Spot on – this is something I have been talking about since the bike lanes went in last year. The repaving of Kent Avenue that is going on right now is more than just painting new lines on the street – DOT is ripping up the street (a pretty new one, at that) to lay down new asphalt. They should be using this opportunity to put in an actual greenway, but they are not. But if DOT is not using this opportunity to put in traffic lights at at least three or four intersections between Grand and North 14th, they just don’t get it.

6 responses to “Kent Repaving Starts”

  1. The configuration that is being implemented now will be similar to the final layout for the greenway, except without some of the plantings and concrete barriers of a final buildout. It will basically act the same way with the striping as it will as a full greenway. The final designs take time due to utility relocations, drainage issues, plantings, and maintenance plans.
    I agree that the last iteration was a disaster. This, however, is a fairly light redesign of the street that will give the effects of a greenway without the 2-3 year wait for the full build-out. From what I understand, the construction is a light scraping of the top layer of asphalt, which is largely recycled and relayed. Then striping and signage are installed. Not too big a reconstruction, compared to what they did on Houston Street or Sands Street.

  2. I thought the developers of the waterfront were on the hook for creating the greenway along the waterfront as part of the rezoning. Kent street is not the waterfront. Isn’t this just letting the developers off easy on a promise made in exchange for blocking out the sky with highrise buildings?

  3. The developers are very much on the hook for building a waterfront esplanade on their property. But the esplanade is not the same as the greenway. The greenway run along 14 miles of the Brooklyn waterfront – in some places on the waterfront, in others (like here) just off it. I don’t remember why the Williamsburg and Greenpoint Greenway does not run along the water. It may be timing, both in terms of when the Greenway was implemented (after the rezoning) and the fact that the waterfront is privately owned and being developed in phases. It also keeps the esplanade and parks more passive, and the greenway more arterial.
    So, no – the developers are not getting off easy.

  4. Where are all the trucks that use Kent going to go? Why do we need two lanes for bikes? Everyone bikes on the Berry bike lane in both directions without issue. There is room for parking on the east side of Kent with loading areas as needed, two lanes of traffic, and a protected bike lane. Done.
    Oh and they had plenty of time to make the green way on the water front. A majority of the community fought to have just that done. No money in it I guess. All we got were privately own esplanades.

  5. DOT isn’t doing a full-on repaving. This isn’t a matter of “repainting” — the striping is epoxy based, so it needs to be removed. So DOT is undertaking a “microbrasion” which removes the very top layer of the street, and the existing stripings along with it. A real repaving is a much bigger deal.
    Once the new traffic pattern is in place DOT will do new pedestrian counts and see where traffic controls should be installed.

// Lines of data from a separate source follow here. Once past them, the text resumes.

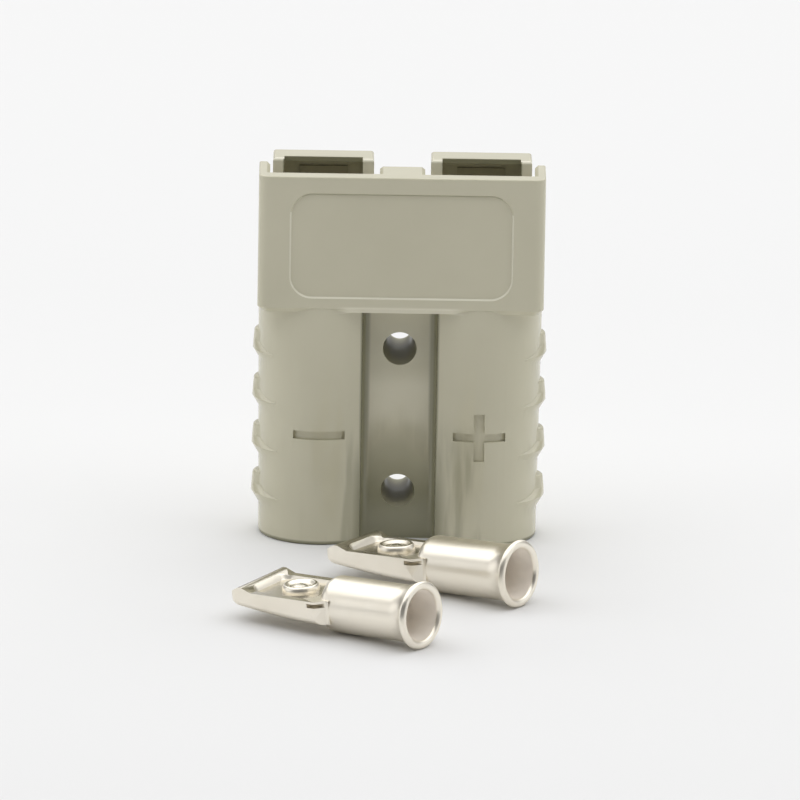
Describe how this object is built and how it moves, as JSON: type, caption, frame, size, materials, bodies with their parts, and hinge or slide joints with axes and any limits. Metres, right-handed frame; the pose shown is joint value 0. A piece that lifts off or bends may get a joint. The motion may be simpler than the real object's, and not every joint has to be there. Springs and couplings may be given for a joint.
{
  "type": "genderless power connector",
  "caption": "Genderless power connector housing with hooded mating end, tongues, leaf springs and ribbed wire barrels, with its silver-plated crimp contacts lying loose in front.",
  "frame": {"origin": "middle of the wire end of the housing, on the mating plane", "axes": "+Z runs from the wire end to the mating end, +Y runs from the hooded side to the back, +X runs to the right seen from the hooded side"},
  "size_m": [0.0384, 0.0661, 0.0475],
  "materials": {
    "housing": "moulded polycarbonate, warm grey, satin gloss",
    "spring": "stainless strip",
    "contact": "bright silver plate over copper"
  },
  "bodies": {
    "root": {"housing": "housing", "left_spring": "spring", "right_spring": "spring", "front_contact": "contact", "rear_contact": "contact"}
  },
  "joints": []
}
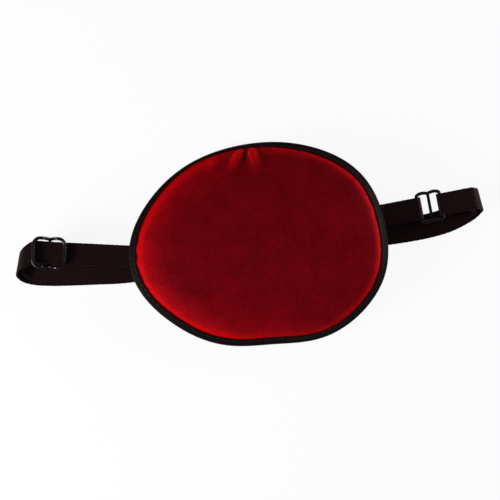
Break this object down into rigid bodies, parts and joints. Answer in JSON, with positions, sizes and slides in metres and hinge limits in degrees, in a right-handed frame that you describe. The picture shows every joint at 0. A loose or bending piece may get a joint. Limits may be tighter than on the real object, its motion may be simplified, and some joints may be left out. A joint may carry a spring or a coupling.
{
  "type": "eye patch",
  "caption": "Padded cloth eye patch with a bound rim on an adjustable elastic strap that runs through a slider and a joining ring, lying face up with the strap folded flat behind it.",
  "frame": {"origin": "under the middle of the patch, on the face of the elastic band that lies on the table", "axes": "+X towards the end with the joining ring, +Y up the patch, +Z out of the patch's front"},
  "size_m": [0.2108, 0.0913, 0.0139],
  "materials": {
    "red_satin": "deep red cloth with a soft sheen",
    "back_lining": "matte black brushed lining",
    "wadding": "off-white needled wadding",
    "binding_tape": "black folded tape",
    "elastic": "black knitted elastic",
    "thread": "black sewing thread",
    "buckle_plastic": "glossy moulded black plastic"
  },
  "bodies": {
    "patch": {"front_cover": "red_satin", "padding": "wadding", "back_cover": "back_lining", "edge_binding": "binding_tape", "binding_thread_front": "thread", "binding_thread_back": "thread", "left_tab": "elastic", "left_tab_bartack": "thread", "right_tab_upper": "elastic", "right_tab_lower": "elastic", "right_tab_bartack": "thread", "back_band_outer": "elastic", "back_band_inner": "elastic"},
    "left_wing": {"left_strap_outer": "elastic", "left_strap_inner": "elastic"},
    "slider": {"slider": "buckle_plastic", "strap_end": "elastic", "strap_end_bartack": "thread"},
    "right_wing": {"right_strap_outer": "elastic", "right_strap_inner": "elastic", "short_strap": "elastic"},
    "ring": {"ring": "buckle_plastic", "ring_loop": "elastic"}
  },
  "joints": [
    {"name": "left_strap_fold", "type": "hinge", "parent": "patch", "child": "left_wing", "pos_m": [-0.059, 0.00409, 0.006], "axis": [0.1219, 0.9925, 0], "range_deg": [0, 75]},
    {"name": "right_strap_fold", "type": "hinge", "parent": "patch", "child": "right_wing", "pos_m": [0.059, -0.005, 0.006], "axis": [0, -1, 0], "range_deg": [0, 75]},
    {"name": "slider_slide", "type": "slide", "parent": "left_wing", "child": "slider", "axis": [0.9781, -0.2079, 0], "range_m": [0, 0.022]},
    {"name": "ring_pivot", "type": "hinge", "parent": "right_wing", "child": "ring", "pos_m": [0.0732, 0.0039, 0.00425], "axis": [0.0262, -0.9997, 0], "range_deg": [0, 30]}
  ]
}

  6. Christian and all: The city looked at the waterfront for the greenway during the rezoning process, but there wasn’t enough space to make it continuous. Passive recreation and biking don’t mix well, so the city decided to make the waterfront esplanade a pedestrian environment.
    The greenway takes up more width than the esplanades and there wasn’t enough room along the length of our portion of waterfront to make it work.